山崎菜邦さんは、カラフルな糸を繰り返し縫って一点物の服を仕立てていきます。
今年2月に滋賀大学で開催された「やまなみ工房」のアールブリュット展では全身が縫物のヒトガタになっていましたが、今回は「Yシャツ」が出品されています。



吊るされたYシャツは空調の風でゆっくりとゆらゆら動いている。
机の上に置かれたYシャツは機能を失った何者でもないものに変化していっています。



少しいびつな形をしたかわいらしい箱は、臼井明夫さんの「臼井BOXシリーズ」です。
臼井さんは箱を作っては周りの人にあげていたといい、箱はいびつですが工夫を凝らして丁寧に作られた作品です。

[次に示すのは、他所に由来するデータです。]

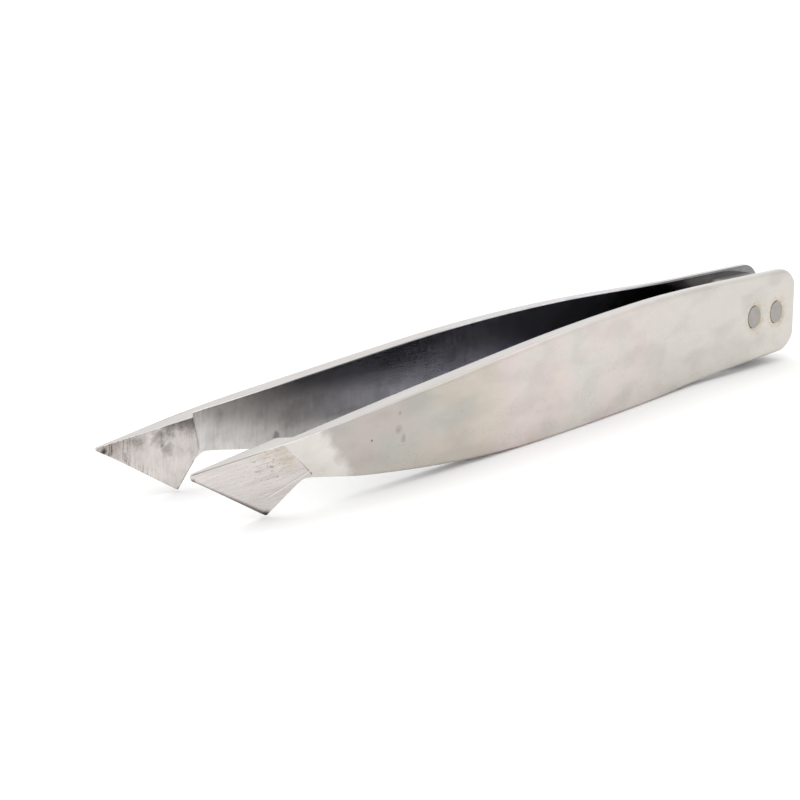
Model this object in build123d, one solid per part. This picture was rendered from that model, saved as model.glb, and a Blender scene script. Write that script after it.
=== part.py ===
"""Slant tweezers: two sprung steel arms, spot welded to a filler block at the tail.

The tweezers lie on their edges, so each arm's broad faces stand upright.
+X runs from the slanted tips to the tail, +Y from the left arm to the right arm, +Z up.
The origin is the middle of the bounding box's bottom. Everything is in millimetres.

Each real arm is one strip of steel. Here it is cut across into three nodes, because an arm
bends: a stiff blade with the claw, a spring stretch that flexes, and a tail that is welded fast.
"""

from build123d import *

import os
from math import cos, radians, sin, sqrt, tan

os.makedirs("parts", exist_ok=True)

# Distances named ..._AT are measured along the tweezers from the tips.
LENGTH = 91.0
HEIGHT = 10.4  # the arm strip at its widest

# Side view of an arm: a leaf that narrows to a slanted claw
TOP_SLOPE = 5.8  # degrees, over the front half
TOP_RADIUS = 300.0
TOP_LEVEL_AT = 66.0
BELLY_RADIUS = 193.0  # from the neck down to the belly
BELLY_LEVEL_AT = 44.4
TAIL_RISE_AT = 62.0
TAIL_RISE_RADIUS = 128.0
TAIL_RISE_SLOPE = 2.9  # degrees
TAIL_CORNER_RADIUS = 2.6
HEEL = (8.1, 0.1)  # the claw's low corner, which all but touches the floor
NECK_AT = 11.4
TIP_OVERRUN = 0.25  # how far in front of the finished tip its corner was before rounding
TIP_RADIUS = 0.12
HEEL_RADIUS = 0.25
NECK_RADIUS = 2.0

# Plan view of an arm: half the distance between the two arms' faces
OUTER_FRONT = 7.22
OUTER_BEND_AT = 14.0
OUTER_BEND_RADIUS = 390.0
OUTER_BEND_ANGLE = 7.0  # degrees
TAIL_BEND_RADIUS = 80.0
TAIL_OUTER = 3.1
TAIL_INNER = 1.88
TAIL_INNER_AT = 75.0
STEP_AT = 10.9  # where the jaw pad stands up from the arm's inner face
PAD_CLEARANCE = 4.8  # the blank inside the jaw, before the pad is ground
INNER_AT_STEP = (STEP_AT, 6.12)
INNER_POINTS = ((22.0, 5.43), (40.0, 4.67), (56.0, 3.46), (68.0, 2.22))
INNER_END_SLOPE = -0.07
EDGE_ROUND = 0.2

# Ground faces of the claw, each through three points (along, across, up)
PAD_FACE = ((0.0, 5.8, 5.2), (8.1, 5.28, 0.0), (8.5, 5.15, 6.1))
STEP_FACE = ((9.6, 5.07, 6.35), (10.0, 5.07, 4.2), (STEP_AT, 6.12, 4.2))
BACK_BEVEL = ((10.2, 5.06, 3.4), (7.8, 5.3, 0.2), (11.3, 6.3, 2.9))
CLAW_FACET = ((0.0, 6.05, 5.2), (8.1, 5.55, 0.0), (10.5, 7.2, 6.3))
NECK_FACET = ((8.7, 7.0, 6.17), (11.8, 6.65, 3.4), (14.4, OUTER_FRONT, 2.4))

# Where an arm is cut into blade, spring stretch and tail
BLADE_END_AT = 51.0
SPRING_END_AT = 77.0

# Filler block between the tails, and the spot welds that hold the arms to it
FILLER_FRONT_AT = 80.6
FILLER_REAR_AT = 89.8
FILLER_HEIGHT = 7.6
FILLER_CORNER_RADIUS = 1.5
WELD_AT = {"front": 83.0, "rear": 87.4}
WELD_RADIUS = 1.2
WELD_DIMPLE = 0.12
WELD_DEPTH = 0.7  # into the filler

BLANK = 20.0  # larger than any arm is high or the tweezers are wide


def side_blank():
    """A block with an arm's outline in side view, its corners rounded."""
    top = radians(TOP_SLOPE)
    top_start = (TOP_LEVEL_AT - TOP_RADIUS * sin(top), HEIGHT - TOP_RADIUS * (1 - cos(top)))
    tip = (-TIP_OVERRUN, top_start[1] - (top_start[0] + TIP_OVERRUN) * tan(top))
    neck = (NECK_AT, BELLY_RADIUS - sqrt(BELLY_RADIUS**2 - (BELLY_LEVEL_AT - NECK_AT) ** 2))
    rise = radians(TAIL_RISE_SLOPE)
    rise_end = (
        TAIL_RISE_AT + TAIL_RISE_RADIUS * sin(rise),
        TAIL_RISE_RADIUS * (1 - cos(rise)),
    )
    tail_top = (LENGTH, HEIGHT)
    tail_low = (LENGTH, rise_end[1] + (LENGTH - rise_end[0]) * tan(rise))
    with BuildSketch() as outline:
        with BuildLine():
            Line(tip, top_start)
            RadiusArc(top_start, (TOP_LEVEL_AT, HEIGHT), TOP_RADIUS)
            Line((TOP_LEVEL_AT, HEIGHT), tail_top)
            Line(tail_top, tail_low)
            Line(tail_low, rise_end)
            RadiusArc(rise_end, (TAIL_RISE_AT, 0), TAIL_RISE_RADIUS)
            Line((TAIL_RISE_AT, 0), (BELLY_LEVEL_AT, 0))
            RadiusArc((BELLY_LEVEL_AT, 0), neck, BELLY_RADIUS)
            Line(neck, HEEL)
            Line(HEEL, tip)
        make_face()
    blank = extrude(Plane.XZ * outline.sketch, -BLANK)
    rounding = {
        tip: TIP_RADIUS,
        HEEL: HEEL_RADIUS,
        neck: NECK_RADIUS,
        tail_top: TAIL_CORNER_RADIUS,
        tail_low: TAIL_CORNER_RADIUS,
    }
    for (along, up), radius in rounding.items():
        corner = blank.edges().filter_by(Axis.Y).sort_by_distance((along, BLANK / 2, up))[0]
        blank = fillet(corner, radius)
    return blank


def plan_outline():
    """The right arm's outline in plan view, as (along, across), with a blank at the jaw."""
    bend = radians(OUTER_BEND_ANGLE)
    bend_end = (
        OUTER_BEND_AT + OUTER_BEND_RADIUS * sin(bend),
        OUTER_FRONT - OUTER_BEND_RADIUS * (1 - cos(bend)),
    )
    flare = TAIL_OUTER + TAIL_BEND_RADIUS * (1 - cos(bend))
    tail_start = (bend_end[0] + (bend_end[1] - flare) / tan(bend), flare)
    tail_flat = (tail_start[0] + TAIL_BEND_RADIUS * sin(bend), TAIL_OUTER)
    inner_end = (TAIL_INNER_AT, TAIL_INNER)
    with BuildSketch() as outline:
        with BuildLine():
            Line((-TIP_OVERRUN, OUTER_FRONT), (OUTER_BEND_AT, OUTER_FRONT))
            RadiusArc((OUTER_BEND_AT, OUTER_FRONT), bend_end, OUTER_BEND_RADIUS)
            Line(bend_end, tail_start)
            RadiusArc(tail_start, tail_flat, -TAIL_BEND_RADIUS)
            Line(tail_flat, (LENGTH, TAIL_OUTER))
            Line((LENGTH, TAIL_OUTER), (LENGTH, TAIL_INNER))
            Line((LENGTH, TAIL_INNER), inner_end)
            Spline(
                (INNER_AT_STEP, *INNER_POINTS, inner_end),
                tangents=((1, INNER_END_SLOPE), (1, 0)),
            )
            Line(INNER_AT_STEP, (STEP_AT, PAD_CLEARANCE))
            Line((STEP_AT, PAD_CLEARANCE), (-TIP_OVERRUN, PAD_CLEARANCE))
            Line((-TIP_OVERRUN, PAD_CLEARANCE), (-TIP_OVERRUN, OUTER_FRONT))
        make_face()
    return outline.sketch


def plane_through(points):
    """The plane through three points, facing away from the middle of the tweezers."""
    a, b, c = (Vector(*p) for p in points)
    normal = (b - a).cross(c - a)
    if normal.Y < 0:
        normal = normal * -1
    return Plane(origin=a, x_dir=b - a, z_dir=normal)


def keep_side(solid, points, keep):
    """The part of an arm outside (Keep.TOP) or inside (Keep.BOTTOM) a ground face."""
    return split(solid, bisect_by=plane_through(points), keep=keep)


def stretch(arm, start, end):
    """The part of an arm between two distances from the tips."""
    box = Box(end - start, 2 * BLANK, 2 * BLANK, align=(Align.MIN, Align.CENTER, Align.CENTER))
    return arm & (Pos(start, 0, 0) * box)


def right_arm():
    """The whole right arm in one solid, with its tip at x = 0."""
    arm = extrude(plan_outline(), BLANK) & side_blank()
    long_edges = arm.edges().filter_by(lambda e: e.length > HEIGHT and e.center().X > NECK_AT)
    arm = fillet(long_edges, EDGE_ROUND)
    claw = stretch(arm, -TIP_OVERRUN, STEP_AT)
    for face in (PAD_FACE, STEP_FACE, BACK_BEVEL):
        claw = keep_side(claw, face, Keep.TOP)
    arm = claw + stretch(arm, STEP_AT, LENGTH)
    return keep_side(arm, CLAW_FACET, Keep.BOTTOM) + keep_side(arm, NECK_FACET, Keep.BOTTOM)


def filler_centre_height():
    """Half way up the tails, where the filler and the welds sit."""
    rise = (FILLER_FRONT_AT + FILLER_REAR_AT) / 2 - TAIL_RISE_AT
    return (HEIGHT + rise * tan(radians(TAIL_RISE_SLOPE))) / 2


def weld(at):
    """One spot weld on the right arm: a slug from a shallow dimple outside into the filler."""
    outside = TAIL_OUTER - WELD_DIMPLE
    length = outside - TAIL_INNER + WELD_DEPTH
    slug = extrude(Plane.XZ * Circle(WELD_RADIUS), -length)
    return Pos(at, outside - length, filler_centre_height()) * slug


def filler():
    """The block between the two tails."""
    length = FILLER_REAR_AT - FILLER_FRONT_AT
    outline = RectangleRounded(length, FILLER_HEIGHT, FILLER_CORNER_RADIUS)
    block = extrude(Plane.XZ * outline, TAIL_INNER, both=True)
    middle = (FILLER_FRONT_AT + FILLER_REAR_AT) / 2
    return Pos(middle, 0, filler_centre_height()) * block


def weld_pocket(at):
    """The room that a weld and its dimple take from the arm and the filler."""
    pocket = weld(at)
    dimple = Pos(0, WELD_DIMPLE, 0) * pocket
    return pocket + dimple


def build():
    """Every node, in its place in the tweezers' own frame."""
    arm = right_arm()
    block = filler()
    for at in WELD_AT.values():
        arm = arm - weld_pocket(at)
        block = block - weld(at) - mirror(weld(at), Plane.XZ)
    sections = {
        "blade": stretch(arm, -TIP_OVERRUN, BLADE_END_AT),
        "spring": stretch(arm, BLADE_END_AT, SPRING_END_AT),
        "tail": stretch(arm, SPRING_END_AT, LENGTH),
    }
    for place, at in WELD_AT.items():
        sections[f"{place}_weld"] = weld(at)
    nodes = {"tail_filler": block}
    for name, solid in sections.items():
        nodes[f"right_{name}"] = solid
        nodes[f"left_{name}"] = mirror(solid, Plane.XZ)
    to_origin = Pos(-arm.bounding_box().center().X, 0, 0)
    return {name: to_origin * solid for name, solid in nodes.items()}


for name, solid in build().items():
    export_step(solid, f"parts/{name}.step")
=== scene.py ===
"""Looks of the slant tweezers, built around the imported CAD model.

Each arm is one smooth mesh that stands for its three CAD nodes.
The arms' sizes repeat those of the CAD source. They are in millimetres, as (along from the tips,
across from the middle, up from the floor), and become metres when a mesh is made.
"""

import math

import bpy
import numpy as np
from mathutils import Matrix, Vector, noise


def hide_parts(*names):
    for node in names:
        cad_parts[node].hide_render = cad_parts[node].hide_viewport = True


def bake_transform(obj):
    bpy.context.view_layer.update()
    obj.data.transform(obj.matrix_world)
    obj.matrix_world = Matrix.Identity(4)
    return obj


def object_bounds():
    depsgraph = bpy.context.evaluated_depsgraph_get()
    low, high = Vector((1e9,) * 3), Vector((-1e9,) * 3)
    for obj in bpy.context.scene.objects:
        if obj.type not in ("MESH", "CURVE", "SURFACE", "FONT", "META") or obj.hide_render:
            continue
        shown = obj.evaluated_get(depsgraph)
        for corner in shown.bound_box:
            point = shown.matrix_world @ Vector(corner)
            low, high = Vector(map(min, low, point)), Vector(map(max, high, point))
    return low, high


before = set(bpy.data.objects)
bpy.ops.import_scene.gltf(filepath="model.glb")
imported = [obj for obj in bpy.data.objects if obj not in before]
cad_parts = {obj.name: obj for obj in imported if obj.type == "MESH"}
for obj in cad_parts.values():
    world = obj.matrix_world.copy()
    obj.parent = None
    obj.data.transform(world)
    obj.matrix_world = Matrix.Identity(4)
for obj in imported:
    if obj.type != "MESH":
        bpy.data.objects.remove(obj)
cad_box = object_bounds()

MM = 0.001
TIP_X = cad_box[0].x
LENGTH = (cad_box[1].x - cad_box[0].x) / MM
HEIGHT = (cad_box[1].z - cad_box[0].z) / MM
SIDES = {"left": -1, "right": 1}  # the sign of an arm's across coordinates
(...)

高丸誠さんは眼鏡を作り、ほぼ毎日自分で作った眼鏡をかけているそうです。
レンズはなく眼鏡としての機能は果たしていませんが、“形状は使用用途を思わせるのにその用途がない作品”ということになります。
展示は、眼鏡屋さんの商品が並べてある棚のように見えます。



geodesign〈ジオデザイン〉は株式会社ジオが企画・デザインした商品で、面白ろアイデア文具を商品化したもの。
レタスだけどメモパッドになる、食卓にあるねり梅やわさびやしょうがのチューブはカラーマーカー、割り箸がボールペン、豆腐パックが付箋紙。

鯛の形をした醤油のタレビンは、醤油の香りがするペンで、<ケチャップ香る>醤油鯛ペンなんてものまである。
どこまでから雑貨であり,どこからが雑貨ではないかという範囲設定が分からない不思議な製品カテゴリーにある文化・雑貨の世界です。